(Object modeling scripts)
--------------------

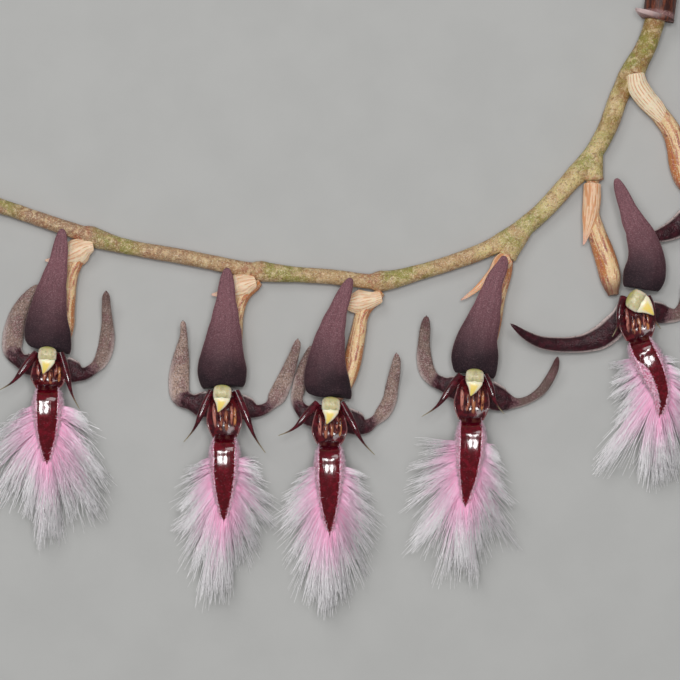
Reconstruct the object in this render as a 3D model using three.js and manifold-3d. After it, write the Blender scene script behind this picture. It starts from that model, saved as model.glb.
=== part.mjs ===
// A flowering raceme of a bulbophyllum orchid, cut and laid down with its flowers facing up.
// Millimetres, +Z up. The surface it lies on is z = 0.

import * as THREE from "three";
import { mergeVertices } from "three/addons/utils/BufferGeometryUtils.js";
import Module from "manifold-3d";

const wasm = await Module();
wasm.setup();

// ---- driving dimensions ------------------------------------------------------------------

const GAP = 0.3; // between pieces that touch on the plant
const STEM_HEIGHT = 0.98; // the stem's middle above the surface
const OLD_STEM_HEIGHT = 1.15; // and where the stem is older
const SHEATH_HEIGHT = 1.7; // the stem's middle where the sheath wraps it
const NODE_SWELLING = 0.32; // added to the radius at each node
const FORK_SWELLING = 0.1; // and at a node with a stub
const NODE_SWELLING_OLD_SIDE = 4.5; // how far the swelling fades towards the cut end
const NODE_SWELLING_YOUNG_SIDE = 1.3; // and towards the young end
const STUB_RADIUS = 0.98;
const STUB_START = 2.6; // from the node, along the older stem
const STEM_RADIUS_SHEATHED = 0.8; // inside the sheath
const SHEATH_RADIUS = 1.42; // to the middle of the sheath's wall

const BUD_STALK_RADIUS = 0.7;
const OVARY_HEIGHT = 0.98; // the ovary's middle above the surface
const OVARY_END_HEIGHT = 1.3; // where it turns up to the flower
const STALK_START = 1.66; // a stalk's end from the stem's middle
const STALK_END_TAPER = 0.75; // of its radius, at its start

const BRACT_HALF_THICKNESS = 0.3;
const BRACT_HEIGHT = 2.36;
const BRACT_TIP_DROP = 0.5;
const BRACT_ROLL = 0.7; // how far a bract's margins bend down, radians
const BRACT_LEAST_HALF_WIDTH = 0.14;
const SEPAL_HALF_THICKNESS = 0.34;
const SEPAL_START_HEIGHT = 1.48; // a lateral sepal's start, under the foot
const SEPAL_LEAST_HALF_WIDTH = 0.15;

const DORSAL_ROLL = 0.55; // how far the dorsal sepal's margins bend back, radians
// The dorsal sepal's half width: share of its length, share of its greatest half width.
const DORSAL_WIDTHS = [
  [0, 0.82], [0.037, 0.93], [0.107, 1], [0.18, 0.96], [0.27, 0.858], [0.369, 0.75], [0.5, 0.63],
  [0.543, 0.563], [0.636, 0.489], [0.73, 0.378], [0.825, 0.327], [0.92, 0.245], [1, 0.12],
];
const DORSAL_CORNER_SHARE = 0.14; // of its length, where its base corners start

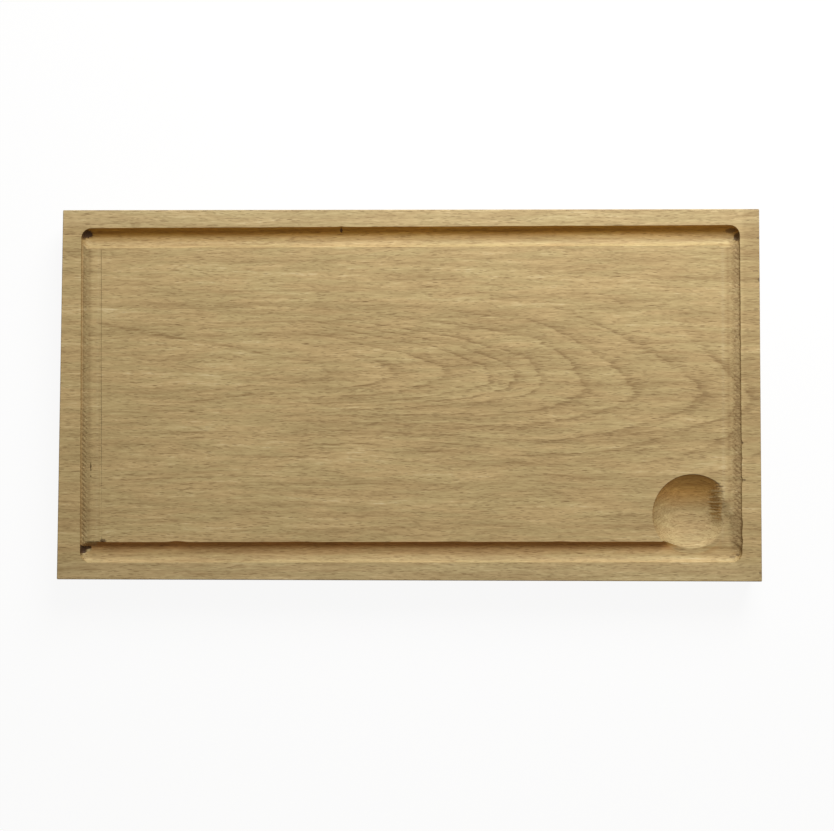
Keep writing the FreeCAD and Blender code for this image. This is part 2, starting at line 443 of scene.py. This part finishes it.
    def pores(self, rings):
        """Short and long dark dashes along the fibre, crowded into the spring wood."""
        short_reach = 0.26 + rings * 0.36 + self.crowd * 0.12
        long_reach = 0.12 + rings * 0.14 + self.crowd * 0.16
        short = 1.0 - (self.cells((4.6, 0.66, 0.66)) / short_reach).ramp(0.5, 1.0)
        long = 1.0 - (self.cells((12.0, 1.30, 1.30)) / long_reach).ramp(0.4, 1.0)
        return short, long

    def painted_wall_shade(self):
        """Painted shade: the walls of the long runs and the hollow that face forwards, away from the lamp,
        tinted with the colour of their shade.
        """
        on_end_run = self.x.size().ramp(150.5, 152.5) * (1.0 - self.y.size().ramp(71.0, 75.0))
        beside_hollow = self.x.ramp(143.0, 153.0) * (1.0 - self.y.ramp(-41.0, -40.0))
        spared = beside_hollow * (1.0 - self.in_hollow) * 0.7
        turned = self.mix(
            self.in_hollow, self.facing_front.ramp(-0.25, 0.45), self.facing_front.ramp(0.0, 0.50)
        )
        return self.routed * (1.0 - on_end_run) * (1.0 - spared) * turned

    def torn_and_shaded(self):
        """Fibres torn out where the cutter crossed the grain: slanting chatter and fuzz, with painted shade
        darkening the deep outer part of each end run towards its outer wall.
        """
        torn = self.cloud(self.place, (1.5, 0.8, 1.2), 3.0, 0.65)
        slanting = self.y + self.x * chatter_slant + (torn - 0.5) * 2.8
        chatter = self.math("SINE", slanting * (2.0 * math.pi * MM / chatter_pitch)).ramp(-0.2, 0.9)
        fuzz = torn.ramp(0.40, 0.62)
        uneven = self.cloud(self.place, (4.0, 5.0, 4.0)).ramp(0.35, 0.62)
        on_wall = self.from_middle.ramp(159.0, 159.5)
        towards_front = 1.0 - self.y.ramp(-28.0, 8.0) * 0.7
        left = 0.06 + on_wall * 0.30 + fuzz * 0.25 + chatter * towards_front * 0.45
        right = 0.26 + fuzz * 0.42 + chatter * uneven * 0.42
        at_ends = self.end_run * self.mix(self.on_right, left, right)
        by_wall = self.hollow_x.ramp(3.0, 11.0) * self.hollow_y.between(-6.0, 11.0, 4.0)
        in_hollow = self.in_hollow * by_wall * fuzz * 0.18
        return (at_ends + in_hollow).at_most(0.9)

    def lines(self):
        """The dark lines in the straight grain, each fading at its sides and its ends."""
        ragged_y = self.y + self.wave * 2.6 + self.ripple * 1.3
        total = 0.0
        for start, stop, half_width, strength in dark_lines:
            slope = (stop[1] - start[1]) / (stop[0] - start[0])
            fade = 0.2 * (stop[0] - start[0])
            beside = (ragged_y - self.x * slope).bell(start[1] - start[0] * slope, half_width)
            total = beside * self.x.between(start[0] + fade, stop[0] - fade, fade) * strength + total
        return total * (1.0 - self.depth.ramp(0.5, 6.0)) * (0.45 + self.crowd * 0.55 + self.thread * 1.2)

    def spots(self, marks):
        """1 in the middle of each mark, with a ragged edge at its reach."""
        grime = self.cloud(self.place, (0.9, 0.9, 0.9)) - 0.5
        total = 0.0
        for middle, reach, strength in marks:
            along = (self.x - middle[0]) / reach[0]
            across = (self.y - middle[1]) / reach[1]
            away = (along * along + across * across) ** 0.5
            total = (1.0 - (away + grime * 0.9).ramp(0.55, 1.0)) * strength + total
        return total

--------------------

**Given task:** Reproduce, please, the lines of the material from its first line down to the line containing "import Module from", keeping both ends and nothing beyond them.

**Response to this task:**
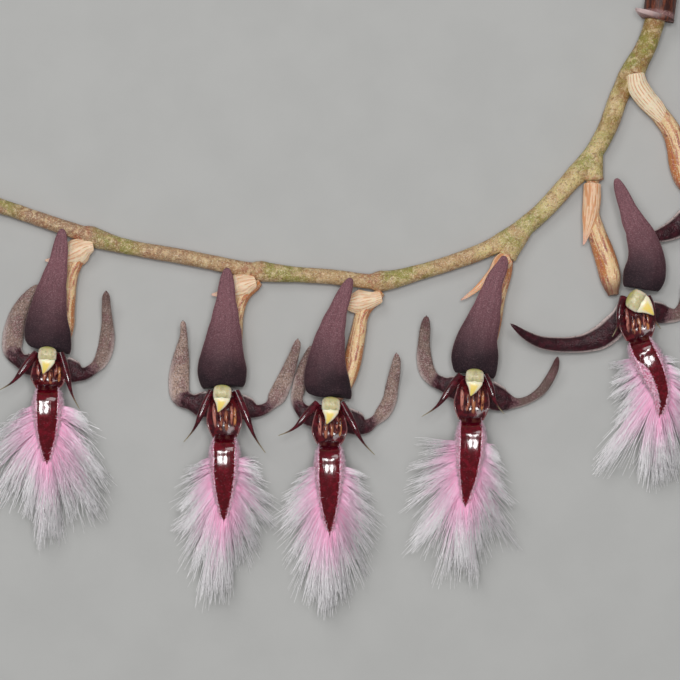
Reconstruct the object in this render as a 3D model using three.js and manifold-3d. After it, write the Blender scene script behind this picture. It starts from that model, saved as model.glb.
=== part.mjs ===
// A flowering raceme of a bulbophyllum orchid, cut and laid down with its flowers facing up.
// Millimetres, +Z up. The surface it lies on is z = 0.

import * as THREE from "three";
import { mergeVertices } from "three/addons/utils/BufferGeometryUtils.js";
import Module from "manifold-3d";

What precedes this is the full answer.